The interpretive goals for the monument were categorized around multiple resources. The GMP recognized the importance of prehistoric, historic, ethnographic, and natural resources. Since the monument barely measured 160 acres and visitation was averaging over 250,000 people per annum, the Park Service realized it had to act aggressively to preserve the resources at Rainbow Bridge. Native American groups were to be utilized in a consultation capacity regarding information that should be passed on to visitors (in the form of Native American historical beliefs about the bridge) and regarding the appropriate level of contact between visitors and the bridge itself. The Park Service did not advocate that its personnel prevent visitors from approaching the bridge; rather, rangers and interpreters sought visitors' voluntary deference to Native American requests that the bridge remain free from direct human contact. In July 2000, Stephanie Dubois, Chief of Interpretation for Glen Canyon NRA, stated in an interview that no visitor had ever been cited for approaching the bridge on designated trails or for walking beneath the bridge. Chief Dubois also indicated that there was no Service policy to prevent or dissuade any visitor from approaching the bridge once the visitor has made the decision to leave the congregating area. Visitors are only cited if they violate the published restrictions on activities related to swimming, fishing, or entering closed or revegetating areas.  The interpretive outline of the GMP recognized the potential for conflict with Anglo belief systems, stating that there would be "other concerns that will surface, which affect interpretation at the monument.
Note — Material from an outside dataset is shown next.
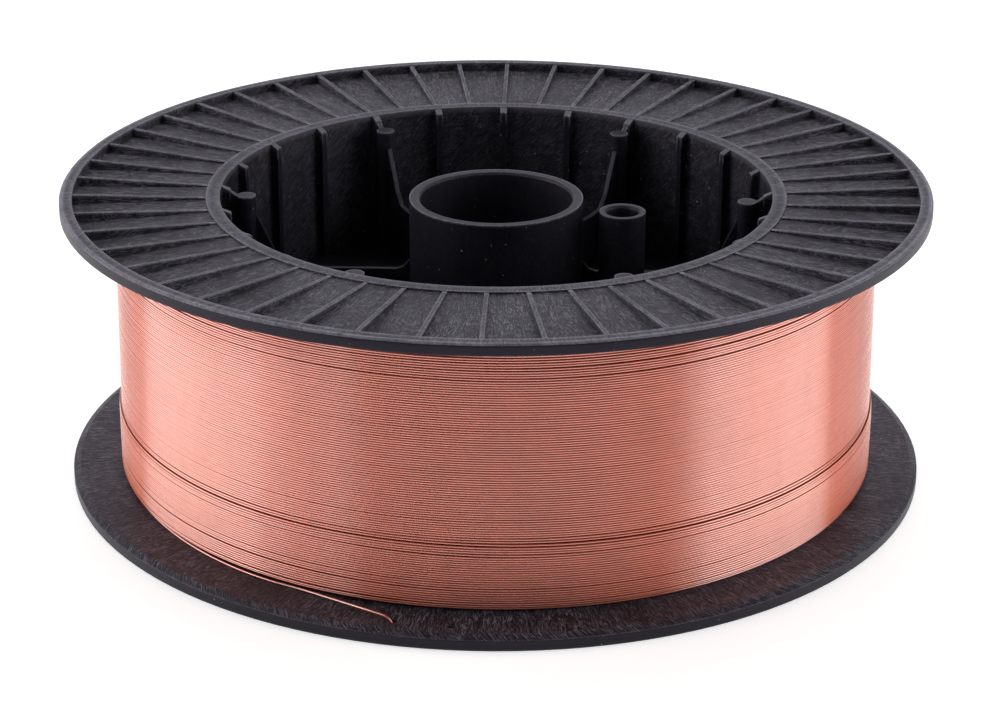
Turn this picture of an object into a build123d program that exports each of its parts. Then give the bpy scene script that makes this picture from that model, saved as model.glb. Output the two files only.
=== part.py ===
"""Welding wire spool, lying flat: a ribbed plastic spool, the wound wire and the wire's end.

Millimetres. The Z axis is the spool's axis, the floor is z = 0 and the front is -Y.
Angles of repeated features are counted from the back (+Y) towards the right (+X).
"""
import math
import os

from build123d import *

# Overall size of a 300 mm welding wire spool.
FLANGE_OD = 300.0
SPOOL_WIDTH = 103.0
FLANGE_EDGE = 5.0

# Flange: a thin plate with a raised outer rim, a raised inner ring and radial ribs.
PLATE_THICK = 1.8
RIM_WIDTH = 4.4
RIM_EDGE_CHAMFER = 0.6
FLANGE_LIP_CHAMFER = 1.2
INNER_RING_WIDTH = 4.8
INNER_RING_RISE = 0.6
FLANGE_RIBS = 48
FLANGE_RIB_THICK = 1.5
FLANGE_RIB_DROP = 0.25
FLANGE_RIB_START = 0.3
FLANGE_RIB_TIP = 0.5

# Barrel that carries the wire, as far in from the winding's outside as the wire is deep,
# with upright ribs inside.
WINDING_DEPTH = 33.5
BARREL_WALL = 4.0
BARREL_RIBS = 24
BARREL_RIB_THICK = 2.4
BARREL_RIB_DEPTH = 3.0
BARREL_RIB_STEP = 0.2
BARREL_RIB_SLOPE = 1.4

# Floor about halfway up the barrel.
FLOOR_THICK = 2.2
FLOOR_DROP = 2.2

# Hub in the middle and the driving tube beside it.
HUB_OD = 60.4
SPINDLE_BORE = 53.0
HUB_STEP = 5.7
HUB_CHAMFER = 0.7
DRIVE_RADIUS = 44.5
DRIVE_ANGLE = 100.6
DRIVE_OD = 16.0
DRIVE_BORE = 11.0
DRIVE_STEP = 7.5
DRIVE_CHAMFER = 0.8

# Round posts inside the barrel, each joined to a rib behind it and to the hub by a web.
POSTS = 6
POST_FIRST_ANGLE = 30.0
POST_INSET = 8.5
POST_OD = 6.6
POST_STEP = 6.2
WEB_THICK = 1.8
WEB_RISE = 19.0
WEB_POST_RISE = 39.0
WEB_FOOT_RUN = 21.0
WEB_EASE_RUN = 13.5
WEB_EASE_RISE = 0.8
WEB_BEND_RUN = 10.0
WEB_BEND_RISE = 24.0
HUB_GUSSET = 4.5
HUB_GUSSET_RISE = 3.6

# Holes near the rim where an end of the wire is tucked away: angles on the top and bottom flange.
TUCK_INSET = 7.0
TUCK_BORE = 3.0
TUCK_ANGLES_TOP = (11.25, 18.75)
TUCK_ANGLES_BOTTOM = (183.75, 191.25)

# Wound wire: the fullest turns are the low band, and the rest stands back from it.
WIRE_OD = 0.8
FLANGE_SHOWN = 17.0
WINDING_LOW_HEIGHT = 22.0
WINDING_STEP_HEIGHT = 2.0
WINDING_MID_BACK = 0.8
WINDING_TOP_BACK = 1.6

# Wire end: it leaves the winding's foot, rises a little and dips into its tuck hole.
END_GAP = 0.2
END_START_ANGLE = 210.0
END_LEAVE_ANGLE = 205.6
END_CREST_ANGLE = 194.4
END_CREST_INSET = 1.8
END_CREST_RISE = 1.4
END_BESIDE = 1.0
END_DIP = 0.8
END_SLANT = 0.3
END_TAIL = 2.4
END_BEND = 0.45

# Derived places.
MIDDLE = SPOOL_WIDTH / 2
FLANGE_R = FLANGE_OD / 2
RIM_INNER_R = FLANGE_R - RIM_WIDTH
WINDING_R = FLANGE_R - FLANGE_SHOWN
BARREL_OUT_R = WINDING_R - WINDING_DEPTH
BARREL_IN_R = BARREL_OUT_R - BARREL_WALL
RING_OUT_R = BARREL_IN_R + INNER_RING_WIDTH
POST_RADIUS = BARREL_IN_R - POST_INSET
TUCK_RADIUS = FLANGE_R - TUCK_INSET
GROOVE_LOW = FLANGE_EDGE
GROOVE_HIGH = SPOOL_WIDTH - FLANGE_EDGE
PLATE_TOP = GROOVE_HIGH + PLATE_THICK
RING_TOP = PLATE_TOP + INNER_RING_RISE
FLOOR_TOP = MIDDLE - FLOOR_DROP + FLOOR_THICK / 2
HUB_TOP = SPOOL_WIDTH - HUB_STEP
DRIVE_TOP = SPOOL_WIDTH - DRIVE_STEP
POST_TOP = SPOOL_WIDTH - POST_STEP
HUB_R = HUB_OD / 2
WIRE_R = WIRE_OD / 2
SINK = 0.5


def place(radius, angle, height=0.0):
    """A point at a radius and at an angle counted from the back towards the right."""
    a = math.radians(angle)
    return (radius * math.sin(a), radius * math.cos(a), height)


def turned(points):
    """A solid of revolution from (radius, height) points."""
    return revolve(Plane.XZ * make_face(Polyline(*points, close=True)), Axis.Z)


def upright_plate(points, thick, angle):
    """A plate with its outline in (radius, height), standing on the radial line at an angle."""
    plate = extrude(Plane.XZ * make_face(Polyline(*points, close=True)), thick / 2, both=True)
    return Rot(0, 0, 90 - angle) * plate


def both_sides(solids):
    """The solids of the upper side with their mirror images on the lower side."""
    mirrored = [mirror(solid, about=Plane.XY.offset(MIDDLE)) for solid in solids]
    return solids + mirrored


def mirrored_outline(upper):
    """The upper part of an outline in (radius, height), closed by its mirror image below the middle."""
    lower = [(radius, SPOOL_WIDTH - height) for radius, height in reversed(upper)]
    return upper + lower


def flanges_and_barrel():
    """Both flanges with their rims and inner rings, and the barrel between them."""
    lip = FLANGE_LIP_CHAMFER
    edge = RIM_EDGE_CHAMFER
    upper = [
        (BARREL_OUT_R, GROOVE_HIGH),
        (FLANGE_R - 2 * lip, GROOVE_HIGH),
        (FLANGE_R, GROOVE_HIGH + lip),
        (FLANGE_R, SPOOL_WIDTH - edge),
        (FLANGE_R - edge, SPOOL_WIDTH),
        (RIM_INNER_R, SPOOL_WIDTH),
        (RIM_INNER_R, PLATE_TOP),
        (RING_OUT_R, PLATE_TOP),
        (RING_OUT_R, RING_TOP),
        (BARREL_IN_R, RING_TOP),
    ]
    return turned(mirrored_outline(upper))


def flange_ribs():
    """Ribs that rise from beside the inner ring to the rim."""
    start = RING_OUT_R + FLANGE_RIB_START
    points = [
        (start, PLATE_TOP - SINK),
        (RIM_INNER_R + SINK, PLATE_TOP - SINK),
        (RIM_INNER_R + SINK, SPOOL_WIDTH - FLANGE_RIB_DROP),
        (RIM_INNER_R, SPOOL_WIDTH - FLANGE_RIB_DROP),
        (start, PLATE_TOP + FLANGE_RIB_TIP),
    ]
    pitch = 360 / FLANGE_RIBS
    return [upright_plate(points, FLANGE_RIB_THICK, pitch * k) for k in range(FLANGE_RIBS)]


def barrel_ribs():
    """Upright ribs on the barrel's inner wall, with sloping tops."""
    top = RING_TOP - BARREL_RIB_STEP
    upper = [
        (BARREL_IN_R + SINK, top),
        (BARREL_IN_R, top),
        (BARREL_IN_R - BARREL_RIB_DEPTH, top - BARREL_RIB_SLOPE),
    ]
    points = mirrored_outline(upper)
    pitch = 360 / BARREL_RIBS
    return [upright_plate(points, BARREL_RIB_THICK, pitch * k) for k in range(BARREL_RIBS)]


def posts_and_webs():
    """Round posts, the link from each to its rib and the web from each to the hub."""
    rib_face = BARREL_IN_R - BARREL_RIB_DEPTH
    rib_top = RING_TOP - BARREL_RIB_STEP - BARREL_RIB_SLOPE
    web_top = MIDDLE + WEB_RISE
    link = [
        (rib_face + SINK, rib_top),
        (POST_RADIUS + POST_OD / 2, POST_TOP),
        (POST_RADIUS, POST_TOP),
    ]
    web = [
        (POST_RADIUS, MIDDLE + WEB_POST_RISE),
        (POST_RADIUS - POST_OD / 2, MIDDLE + WEB_POST_RISE),
        (POST_RADIUS - WEB_BEND_RUN, MIDDLE + WEB_BEND_RISE),
        (POST_RADIUS - WEB_EASE_RUN, web_top + WEB_EASE_RISE),
        (POST_RADIUS - WEB_FOOT_RUN, web_top),
        (HUB_R + HUB_GUSSET, web_top),
        (HUB_R + HUB_GUSSET / 2, web_top + HUB_GUSSET_RISE / 4),
        (HUB_R, web_top + HUB_GUSSET_RISE),
        (HUB_R - SINK, web_top + HUB_GUSSET_RISE),
    ]
    made = []
    for k in range(POSTS):
        angle = POST_FIRST_ANGLE + 360 / POSTS * k
        post = extrude(Circle(POST_OD / 2), POST_TOP - MIDDLE, both=True)
        made.append(Pos(place(POST_RADIUS, angle, MIDDLE)) * post)
        made.append(upright_plate(mirrored_outline(link), WEB_THICK, angle))
        made.append(upright_plate(mirrored_outline(web), WEB_THICK, angle))
    return made


def tube(outer, bore, low, high, chamfer_size):
    """A tube round Z between two heights, with the mouths of its bore chamfered."""
    rb = bore / 2
    points = [
        (rb, low + chamfer_size),
        (rb + chamfer_size, low),
        (outer / 2, low),
        (outer / 2, high),
        (rb + chamfer_size, high),
        (rb, high - chamfer_size),
    ]
    return turned(points)


def make_spool():
    """The whole spool, one moulding."""
    floor = [
        (HUB_R - SINK, FLOOR_TOP - FLOOR_THICK),
        (BARREL_IN_R + SINK, FLOOR_TOP - FLOOR_THICK),
        (BARREL_IN_R + SINK, FLOOR_TOP),
        (HUB_R - SINK, FLOOR_TOP),
    ]
    drive_place = Pos(place(DRIVE_RADIUS, DRIVE_ANGLE))
    spool = flanges_and_barrel() + both_sides(flange_ribs())
    spool += barrel_ribs() + posts_and_webs() + [turned(floor)]
    spool -= drive_place * Pos(0, 0, HUB_STEP) * extrude(Circle(DRIVE_OD / 2 - SINK), HUB_TOP)
    spool += drive_place * tube(DRIVE_OD, DRIVE_BORE, DRIVE_STEP, DRIVE_TOP, DRIVE_CHAMFER)
    spool += tube(HUB_OD, SPINDLE_BORE, HUB_STEP, HUB_TOP, HUB_CHAMFER)
    tuck = extrude(Circle(TUCK_BORE / 2), FLANGE_EDGE)
    holes = [Pos(place(TUCK_RADIUS, a, GROOVE_HIGH - SINK)) * tuck for a in TUCK_ANGLES_TOP]
    holes += [Pos(place(TUCK_RADIUS, a, SINK)) * tuck for a in TUCK_ANGLES_BOTTOM]
    return spool - holes


def make_winding():
    """The wound wire as one turned ring, with the fuller band near its foot."""
    low, high = GROOVE_LOW, GROOVE_HIGH
    points = [
        (BARREL_OUT_R, low),
        (WINDING_R, low),
        (WINDING_R, low + WINDING_LOW_HEIGHT),
        (WINDING_R - WINDING_MID_BACK, low + WINDING_LOW_HEIGHT + WINDING_STEP_HEIGHT),
        (WINDING_R - WINDING_TOP_BACK, high),
        (BARREL_OUT_R, high),
    ]
    return turned(points)


def route_radii(points):
    """The largest arc that the runs beside each corner of a route allow."""
    radii = []
    for before, corner, after in zip(points, points[1:], points[2:]):
        arriving = Vector(*corner) - Vector(*before)
        leaving = Vector(*after) - Vector(*corner)
        half_turn = math.radians(arriving.get_angle(leaving)) / 2
        radii.append(END_BEND * min(arriving.length, leaving.length) / math.tan(half_turn))
    return radii


def make_wire_end():
    """The wire's end, from the foot of the winding over the flange and down its tuck hole."""
    lying = GROOVE_LOW + WIRE_R
    on_winding = WINDING_R + WIRE_R + END_GAP
    hole_angle = TUCK_ANGLES_BOTTOM[1]
    crest_radius = TUCK_RADIUS - END_CREST_INSET
    crest_rise = lying + END_CREST_RISE
    edge_rise = lying + END_CREST_RISE * END_DIP
    edge_angle = math.degrees(TUCK_BORE / 2 / TUCK_RADIUS)
    points = [
        place(on_winding, END_START_ANGLE, lying),
        place(on_winding, END_LEAVE_ANGLE, lying),
        place(crest_radius, END_CREST_ANGLE, crest_rise),
        place(TUCK_RADIUS - WIRE_R / 2, hole_angle + END_BESIDE * edge_angle, edge_rise),
        place(TUCK_RADIUS, hole_angle - END_SLANT * edge_angle, GROOVE_LOW - END_TAIL),
    ]
    radii = route_radii(points)
    path = FilletPolyline(*points, radius=radii)
    end = sweep(Plane(origin=path @ 0, z_dir=path % 0) * Circle(WIRE_R), path=path)
    swept = math.pi * WIRE_R**2 * path.length
    print("wire end: radii", [round(r, 1) for r in radii])
    print("wire end: volume", round(end.volume, 3), "section x length", round(swept, 3))
    return end


def main():
    os.makedirs("parts", exist_ok=True)
    made = {
        "spool": make_spool(),
        "wire_winding": make_winding(),
        "wire_end": make_wire_end(),
    }
    for node, shape in made.items():
        export_step(shape, f"parts/{node}.step")
        box = shape.bounding_box()
        print(node, len(shape.solids()), round(shape.volume / 1000, 2), "cm3", box.min, box.max)


if __name__ == "__main__":
    main()
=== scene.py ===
"""Looks of the welding wire spool: the wound turns, the wire's end, materials, light and camera."""

import math
import random

import bpy
from mathutils import Matrix, Vector


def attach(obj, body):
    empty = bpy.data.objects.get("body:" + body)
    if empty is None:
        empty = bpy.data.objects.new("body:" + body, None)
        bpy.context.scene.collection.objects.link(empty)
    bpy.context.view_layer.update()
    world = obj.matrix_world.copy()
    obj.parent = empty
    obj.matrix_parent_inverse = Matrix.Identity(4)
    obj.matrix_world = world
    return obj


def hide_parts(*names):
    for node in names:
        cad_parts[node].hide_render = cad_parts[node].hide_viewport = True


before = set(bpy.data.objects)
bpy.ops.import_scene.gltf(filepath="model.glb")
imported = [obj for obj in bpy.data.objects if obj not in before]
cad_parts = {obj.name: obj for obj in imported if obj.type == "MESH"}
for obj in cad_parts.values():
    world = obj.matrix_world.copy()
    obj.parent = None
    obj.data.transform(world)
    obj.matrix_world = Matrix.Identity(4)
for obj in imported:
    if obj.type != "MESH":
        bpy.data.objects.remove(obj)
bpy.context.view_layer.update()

MM = 0.001

# Winding, in mm: the outside of the CAD ring, with turns of wire laid on it.
WIRE_OD = 0.8
BARREL_RADIUS = 99.5
BAND_RADIUS = 133.0
MAIN_RADIUS = 132.2
HEAD_RADIUS = 131.5
BAND_TOP = 27.2
STEP_TOP = 29.0
FOOT_HEIGHT = 2.0
FOOT_SLOPE = 0.5
GROOVE_LOW = 5.0
GROOVE_HIGH = 98.0
LAY = 0.785
TURNS = 114
STEPS = 288
ARC_POINTS = 6
ARC_HALF = 96
TURN_GROUPS = [(0, 29), (29, 58), (58, 87), (87, TURNS)]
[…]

To be sensitive to the values and experiences of other people, to bridge the cultural gap, will be the challenge to interpretive managers."  Indeed, this is still the goal of managers in the 21st century.
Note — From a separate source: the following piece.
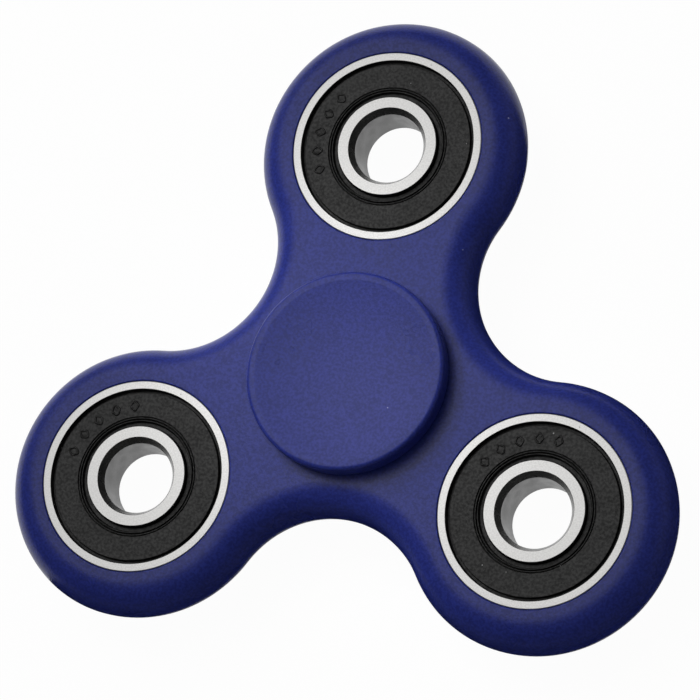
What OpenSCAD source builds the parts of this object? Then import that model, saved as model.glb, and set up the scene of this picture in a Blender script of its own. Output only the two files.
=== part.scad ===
// Three-lobed fidget spinner: a moulded frame that turns on its centre bearing between
// two finger caps, with three more ball bearings pressed into its lobes as weights.
// The origin is the centre of the centre bearing. +Z is the spin axis, out of the front
// cap, and the first lobe points along +Y.

/* [Frame] */
// Distance from the centre to the middle of each lobe
arm_len = 26.8; // [24:0.1:34]
// Radius of the rounded end of each lobe
lobe_r = 15.4; // [13:0.1:20]
// Distance from the centre to the bottom of the hollow between two lobes
waist_r = 15.5; // [13:0.1:19]
// Thickness of the frame
frame_t = 7; // [5:0.1:10]
// Radius that rounds the frame's outer edges
edge_round = 3.5; // [0.5:0.1:5]
// Chamfer at each mouth of the bearing seats
seat_break = 0.15; // [0.05:0.05:0.5]

/* [Bearings] */
// Outside diameter of a bearing
bearing_od = 22; // [20:0.1:27]
// Bore diameter of a bearing
bearing_bore = 8; // [6:0.1:10]
// Width of a bearing
bearing_w = 7; // [6:0.1:9]
// Number of balls in a bearing
ball_count = 7; // [6:1:8]
// Diameter of a ball
ball_d = 3.969; // [3:0.001:4.8]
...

The GMP settled on five major interpretive themes: that geological processes formed Rainbow Bridge; that Rainbow Bridge is part of the greater Colorado Plateau ecosystem; that people interacted with the bridge in prehistoric times; that people interacted with the bridge in historic times; and, that people continue to impact the monument. The Park Service made each of these themes a part of the interpretive goal for each Park Service interpreter working in and around the monument. The GMP also recommended that Park Service interpreters be part of each ARAMARK boat tour entering the monument, ensuring a maximum level of Park Service/visitor contact.  The GMP also called for interpreters to be stationed on a rotating basis at the monument to greet visitors and help enhance the Rainbow Bridge experience. No single cultural viewpoint was ever emphasized over the other defined thematic goals; rather, the cultural significance of the bridge to both Anglos and Native Americans was added to the larger interpretive matrix. Signs, exhibits, Park Service interpreters, revised access restrictions based on environmental concerns, and updated brochures all formed the core of making the interpretive experience both comprehensive and widespread. 
The signage that was part of the GMP wayside exhibit plan was to become one of the more contentious issues at Rainbow Bridge in 1990s. Signs seem to have taken on a peculiar significance to Americans, especially those signs that concerned religion or spirituality. The GMP allowed for one sign to be placed near the congregating area, which tried to inform the public that Rainbow Bridge was considered sacred to Navajos and other Native Americans. The wording of the sign was a major concern to the Park Service. But the GMP-authorized sign was not the first to define Rainbow Bridge's place in Native American spirituality. Located in the interpretation archives at Glen Canyon NRA headquarters is a photograph of a sign that was in place at Rainbow Bridge in the late 1980s. The sign read:
Investigation by Park Service personnel at the Harpers Ferry Center in West Virginia produced no clues as to the sign's origin. The Wayside Exhibits division at Harpers Ferry Center only had record of two signs constructed for Rainbow Bridge NM. Those signs dealt with the "discovery" of the bridge and the geologic formation of the bridge. Presumably this sign was placed at the bridge on the heels of the 1980 Badoni decision and the passage of the American Indian Religious Freedom Act in 1978. The signs may also have been placed after the Department of the Interior released the Native American Relationships Policy in February 1982.  Regardless, the mood of both the Park Service and public between 1980 and 1993 was one of conciliation. The reaction of the public and the Park Service to renewed Native American concerns over appropriate use and interpretation of Rainbow Bridge after 1995 is the subject of Chapter 8.
The GMP represented the culmination of the Park Service's efforts toward effective management of the monument. After lengthy solicitation of numerous opinions and viewpoints, the Park Service produced a plan that would manage the monument in terms of resources rather than profits. The Park Service's decision to limit ARAMARK's tour boat access to 150 PAOT, instead of 150 people per boat as ARAMARK wanted, was a testament to the Park Service's ability to manage beyond the traditional scope of visitor demands. Ensuring the longevity of Rainbow Bridge and its environs for as many generations of visitors as possible was the mission of the new GMP and the Park Service after 1993. Undoubtedly the Park Service would not escape criticism. Anglo proponents for unrestricted and secular access to Rainbow Bridge would criticize the Park Service for its cultural sensitivity. Certain Native Americans favored days dedicated to segregated Indian access to the bridge and so would criticize the Park Service and the GMP for not going far enough. Regardless, the period between 1955 and 1993 was one of major growth for the Park Service at Rainbow Bridge. The staff had managed the monument through national swings in political mood, through the Colorado River Storage Project and the creation of Lake Powell, and took ever more aggressive management action as visitation increased from 1,081 in 1955 to 256,158 in 1992. Keeping pace with these changes was not an easy task. The Park Service approach to managing Rainbow Bridge NM, as described in Chapter 8, was one of flexibility and willingness coupled with a firm commitment to managing the monument in terms of resource protection versus income maximization.